# Getting insight from customer reviews using Amazon Comprehend

## Comprehend Topic Mapping & Sentiment Analysis Notebook
In the previous Notebook we performed topic modeling job. Now in this Notebook we will use the output of the topic modeling job and map it with the topic names. We also understand how sentiment of the reviews are w.r.t to the item and the associated topic to have an aggregated view





### Import Libararies

In [None]:
# Library imports
import pandas as pd
import boto3
from collections import Counter

# boto3 session to access service
session = boto3.Session()
comprehend = boto3.client(  'comprehend',
                            region_name=session.region_name)

### Input Paths

In [None]:
# S3 bucket
BUCKET = 'clothing-shoe-jewel-tm-blog'
# Final dataframe on S3 where the topics/sentiments are joined with the original dataset
S3_FEEDBACK_TOPICS = f's3://{BUCKET}/out/FinalDataframe.csv'

### Output paths

In [None]:
# Final raw output and final aggregated version of the output
S3_RAW_OUTPUT = f's3://{BUCKET}/out/_RawOutput.csv'
S3_OUTPUT = f's3://{BUCKET}/out/_TopicKeySentiment.csv'

## Variables

In [None]:
# Top 3 topics per product will be aggregated
TOP_TOPICS = 3

# Working on English language only. 
language_code = 'en'

In [None]:
# Topic names for 5 topics created by human-in-the-loop or SME feed
topicMaps = {
    0: 'Product comfortability',
    1: 'Product Quality and Price',
    2: 'Product Size',
    3: 'Product Color',
    4: 'Product Return',
}

## Processing doc-topics to list document-topic no. mapping

In [None]:
# Loading documents and topics assigned to each of them by Comprehend
docTopics = pd.read_csv('comprehend-out/doc-topics.csv')
docTopics.head()

In [None]:
# Creating a field with doc number. 
# This doc number is the line number of the input file to Comprehend.
docTopics['doc'] = docTopics['docname'].str.split(':').str[1]
docTopics['doc'] = docTopics['doc'].astype(int)
docTopics.head()

## Generate topic names from topic terms

In [None]:
# Load topics and associated terms
topicTerms = pd.read_csv('comprehend-out/topic-terms.csv')

In [None]:
# Consolidate terms for each topic
aggregatedTerms = topicTerms.groupby('topic')['term'].aggregate(lambda term: term.unique().tolist()).reset_index()

In [None]:
# Sneak peek
aggregatedTerms.head(10)

In [None]:
# Map topic names to topic number
aggregatedTerms['TopicNames'] = aggregatedTerms['topic'].apply(lambda x:topicMaps[x])

In [None]:
# Sneak peek
aggregatedTerms.head(10)

## Load main feedback data

In [None]:
# Load final dataframe where Comprehend results will be merged to 
feedbackTopics = pd.read_csv(S3_FEEDBACK_TOPICS)

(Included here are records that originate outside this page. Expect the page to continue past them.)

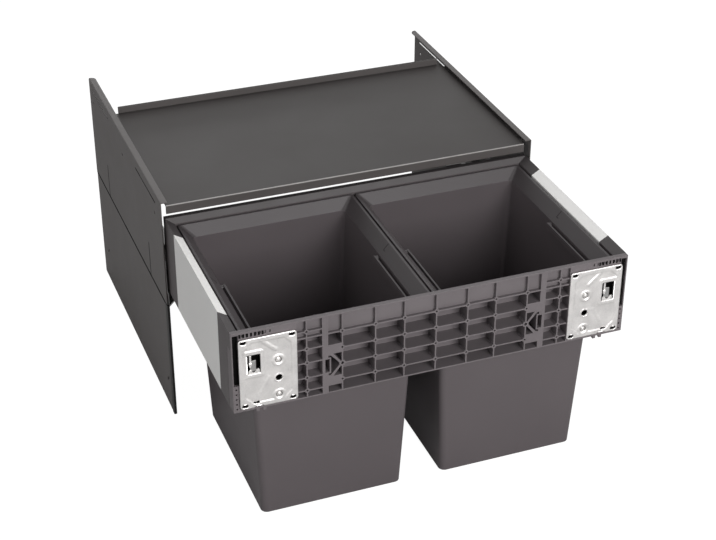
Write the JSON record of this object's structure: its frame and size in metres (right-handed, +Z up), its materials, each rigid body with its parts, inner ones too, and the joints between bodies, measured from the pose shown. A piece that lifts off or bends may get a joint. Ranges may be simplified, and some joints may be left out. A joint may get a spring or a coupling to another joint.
{
  "type": "pull out trash cabinet",
  "caption": "Pull-out waste unit for a base cabinet: steel side panels, a shelf, a drawer frame on runners and two dark bins with bail handles.",
  "frame": {"origin": "middle of the unit at the front and bottom edges of its side panels, where it sits in the cabinet opening", "axes": "+X to the right seen from the front, +Y into the cabinet, +Z up. Drawn with the drawer pulled out and both bins hanging in it."},
  "size_m": [0.562, 0.756, 0.3585],
  "materials": {
    "steel_grey": "fine textured anthracite powder coat",
    "zinc": "bright zinc plated steel",
    "runner_steel": "galvanised steel",
    "side_white": "smooth light powder coat",
    "frame_plastic": "dark grey moulded plastic",
    "bin_plastic": "dark grey moulded plastic with a light sheen",
    "black_plastic": "black moulded plastic",
    "nylon": "white nylon"
  },
  "bodies": {
    "cabinet": {"side_panel_left": "steel_grey", "side_panel_right": "steel_grey", "lower_panel_left": "steel_grey", "lower_panel_right": "steel_grey", "levellers_left": "black_plastic", "levellers_right": "black_plastic", "edge_trim_left": "black_plastic", "edge_trim_right": "black_plastic", "shelf_bracket_left": "steel_grey", "shelf_bracket_right": "steel_grey", "cabinet_profile_left": "runner_steel", "cabinet_profile_right": "runner_steel", "runner_rivets_left": "runner_steel", "runner_rivets_right": "runner_steel", "soft_close_left": "black_plastic", "soft_close_right": "black_plastic", "top_shelf": "steel_grey"},
    "runner_left": {"middle_profile_left": "runner_steel", "runner_glides_left": "nylon"},
    "runner_right": {"middle_profile_right": "runner_steel", "runner_glides_right": "nylon"},
    "drawer": {"drawer_profile_left": "runner_steel", "drawer_profile_right": "runner_steel", "drawer_side_left": "side_white", "drawer_side_right": "side_white", "front_cap_left": "frame_plastic", "front_cap_right": "frame_plastic", "rear_cap_left": "frame_plastic", "rear_cap_right": "frame_plastic", "front_plate_left": "zinc", "front_plate_right": "zinc", "plate_adjusters_left": "zinc", "plate_adjusters_right": "zinc", "plate_latch_left": "zinc", "plate_latch_right": "zinc", "rear_rail": "frame_plastic", "front_carrier": "frame_plastic"},
    "bin_left": {"bin_shell_left": "bin_plastic"},
    "bin_right": {"bin_shell_right": "bin_plastic"},
    "handle_left": {"bail_handle_left": "bin_plastic"},
    "handle_right": {"bail_handle_right": "bin_plastic"}
  },
  "joints": [
    {"name": "drawer_slide", "type": "slide", "parent": "cabinet", "child": "drawer", "axis": [0, -1, 0], "range_m": [-0.308, 0]},
    {"name": "runner_slide_left", "type": "slide", "parent": "cabinet", "child": "runner_left", "axis": [0, -1, 0], "range_m": [-0.154, 0]},
    {"name": "bin_lift_left", "type": "slide", "parent": "drawer", "child": "bin_left", "axis": [0, 0, 1], "range_m": [0, 0.35]},
    {"name": "handle_swing_left", "type": "hinge", "parent": "bin_left", "child": "handle_left", "pos_m": [-0.1305, -0.15, 0.2975], "axis": [-1, 0, 0], "range_deg": [0, 90]},
    {"name": "runner_slide_right", "type": "slide", "parent": "cabinet", "child": "runner_right", "axis": [0, -1, 0], "range_m": [-0.154, 0]},
    {"name": "bin_lift_right", "type": "slide", "parent": "drawer", "child": "bin_right", "axis": [0, 0, 1], "range_m": [0, 0.35]},
    {"name": "handle_swing_right", "type": "hinge", "parent": "bin_right", "child": "handle_right", "pos_m": [0.1305, -0.15, 0.2975], "axis": [-1, 0, 0], "range_deg": [0, 90]}
  ],
  "couplings": [
    {"joint": "runner_slide_left", "follows": "drawer_slide", "ratio": 0.5},
    {"joint": "runner_slide_right", "follows": "drawer_slide", "ratio": 0.5}
  ]
}
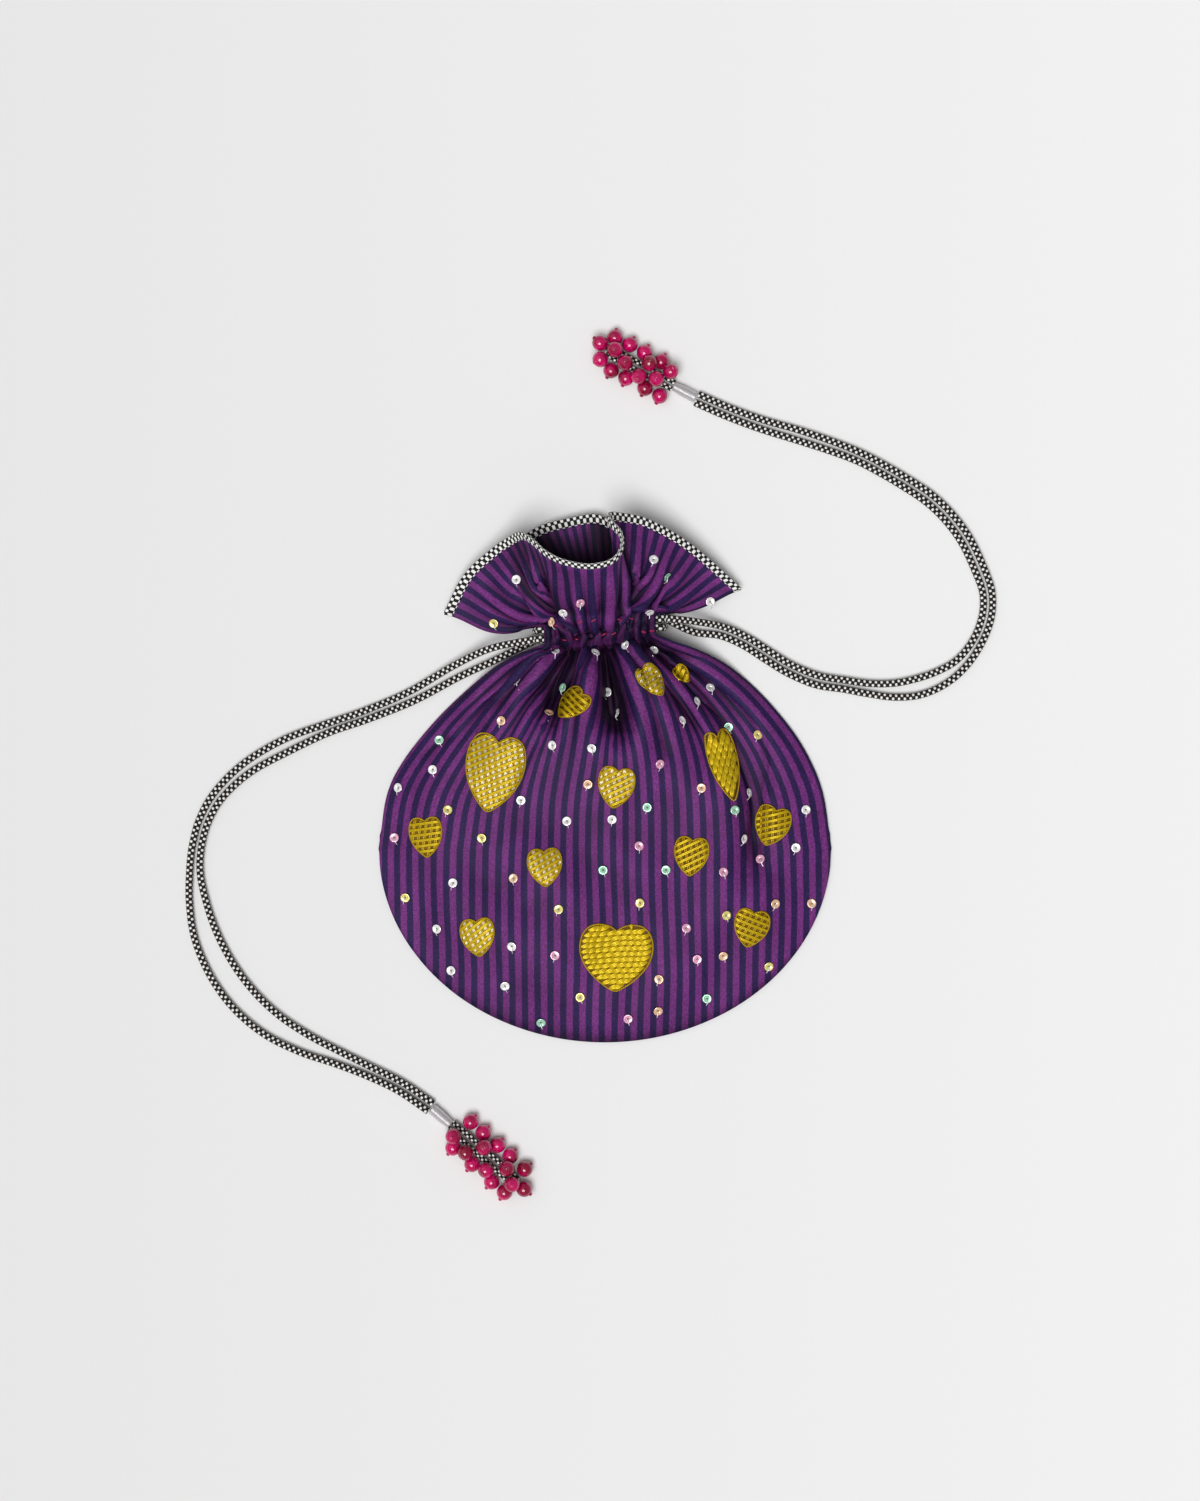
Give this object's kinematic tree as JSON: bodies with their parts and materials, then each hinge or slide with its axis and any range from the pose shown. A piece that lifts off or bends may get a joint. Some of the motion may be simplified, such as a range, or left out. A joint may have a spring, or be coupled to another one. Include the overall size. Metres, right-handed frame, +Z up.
{
  "type": "potli bag",
  "caption": "Round drawstring pouch of striped satin with a ruffled mouth, stitched hearts, sequins and beaded cords, lying on its back.",
  "frame": {"origin": "centre of the bag's footprint on the surface it lies on, cords and beads left out", "axes": "+Y from the round hem to the ruffled mouth, +X to the bag's right seen from above, +Z up out of the front panel"},
  "size_m": [0.4073, 0.4378, 0.0508],
  "materials": {
    "satin": "striped satin, soft sheen",
    "casing_cotton": "plain cotton",
    "checked_binding": "black and white checked bias tape",
    "woven_cord": "black and white woven cord",
    "silver_thread": "wound metallic thread",
    "gold_thread": "couched metallic thread",
    "bead": "glossy"
  },
  "bodies": {
    "root": {"front_panel": "satin", "back_panel": "satin", "front_casing": "casing_cotton", "back_casing": "casing_cotton", "front_binding": "checked_binding", "back_binding": "checked_binding", "left_drawstring": "woven_cord", "right_drawstring": "woven_cord", "left_bead_loop": "woven_cord", "right_bead_loop": "woven_cord", "left_wrap": "silver_thread", "right_wrap": "silver_thread", "heart_01": "gold_thread", "heart_02": "gold_thread", "heart_03": "gold_thread", "heart_04": "gold_thread", "heart_05": "gold_thread", "heart_06": "gold_thread", "heart_07": "gold_thread", "heart_08": "gold_thread", "heart_09": "gold_thread", "heart_10": "gold_thread", "heart_11": "gold_thread", "heart_12": "gold_thread", "heart_13": "gold_thread", "left_bead_01": "bead", "left_bead_02": "bead", "left_bead_03": "bead", "left_bead_04": "bead", "left_bead_05": "bead", "left_bead_06": "bead", "left_bead_07": "bead", "left_bead_08": "bead", "left_bead_09": "bead", "left_bead_10": "bead", "left_bead_11": "bead", "left_bead_12": "bead", "left_bead_13": "bead", "left_bead_14": "bead", "left_bead_15": "bead", "left_bead_16": "bead", "right_bead_01": "bead", "right_bead_02": "bead", "right_bead_03": "bead", "right_bead_04": "bead", "right_bead_05": "bead", "right_bead_06": "bead", "right_bead_07": "bead", "right_bead_08": "bead", "right_bead_09": "bead", "right_bead_10": "bead", "right_bead_11": "bead", "right_bead_12": "bead", "right_bead_13": "bead", "right_bead_14": "bead", "right_bead_15": "bead", "right_bead_16": "bead"}
  },
  "joints": []
}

## Adding back topic number, terms, and names to main data

In [None]:
# Joining topic numbers to main data
# The index of feedbackTopics is referring to doc field of docTopics dataframe
feedbackTopics = pd.merge(feedbackTopics, 
                          docTopics, 
                          left_index=True, 
                          right_on='doc', 
                          how='left')

In [None]:
# Reviews will now have topic numbers, associated terms and topics names
feedbackTopics = feedbackTopics.merge(aggregatedTerms, 
                                      on='topic', 
                                      how='left')
feedbackTopics.head()

## Generate sentiments for each feedback

In [None]:
# Function for detecting sentiment
def detect_sentiment(text, language_code):
    comprehend_json_out = comprehend.detect_sentiment(Text=text, LanguageCode=language_code)
    return comprehend_json_out

In [None]:
# Comprehend output for sentiment in raw json 
feedbackTopics['comprehend_sentiment_json_out'] = feedbackTopics['reviewText_cleaned'].apply(lambda x: detect_sentiment(x, language_code))

In [None]:
# Extracting the exact sentiment from raw Comprehend Json
feedbackTopics['sentiment'] = feedbackTopics['comprehend_sentiment_json_out'].apply(lambda x: x['Sentiment'])

In [None]:
# Sneak peek
feedbackTopics.head(2)

## Combining Topics and Sentiments

In [None]:
# Creating a composite key of topic name and sentiment.
# This is because we are counting frequency of this combination.
feedbackTopics['TopicSentiment'] = feedbackTopics['TopicNames'] + '_' + feedbackTopics['sentiment']

In [None]:
# Sneak peek
feedbackTopics.head(2)

## Aggregate topics and sentiment for each item

In [None]:
# Create product id group
asinWiseDF = feedbackTopics.groupby('asin')

In [None]:
# Each product now has a list of topics and sentiment combo (topics can appear multiple times)
topicDF = asinWiseDF['TopicSentiment'].apply(lambda x:list(x)).reset_index()

In [None]:
# Count appreances of topics-sentiment combo for product
topicDF['TopTopics'] = topicDF['TopicSentiment'].apply(Counter)

In [None]:
# Sorting topics-sentiment combo based on their appearance
topicDF['TopTopics'] = topicDF['TopTopics'].apply(lambda x: sorted(x, key=x.get, reverse=True))

In [None]:
# Select Top k topics-sentiment combo for each product/review
topicDF['TopTopics'] = topicDF['TopTopics'].apply(lambda x: x[:TOP_TOPICS])

In [None]:
# Sneak peek
topicDF.head()

In [None]:
# Saving topics-sentiment combo for each item locally
topicDF.to_csv('data_out/topic_sentiment.csv', index=False)

In [None]:
# Loading product metadata to add to reviews and their Comprehend information
meta_data = pd.read_csv('data/meta_data.csv')

In [None]:
# Adding the topic-sentiment combo back to product metadata
finalDF = topicDF.merge(meta_data, on='asin', how='left')

In [None]:
# Only selecting a subset of fields
finalDF = finalDF[['asin', 'TopTopics', 'category', 'title']]

In [None]:
# Frequency of sentiments for all reviews
feedbackTopics['sentiment'].value_counts()

In [None]:
# Saving the final output locally
finalDF.to_csv('data_out/reviewTopicsSentiments.csv', index=False)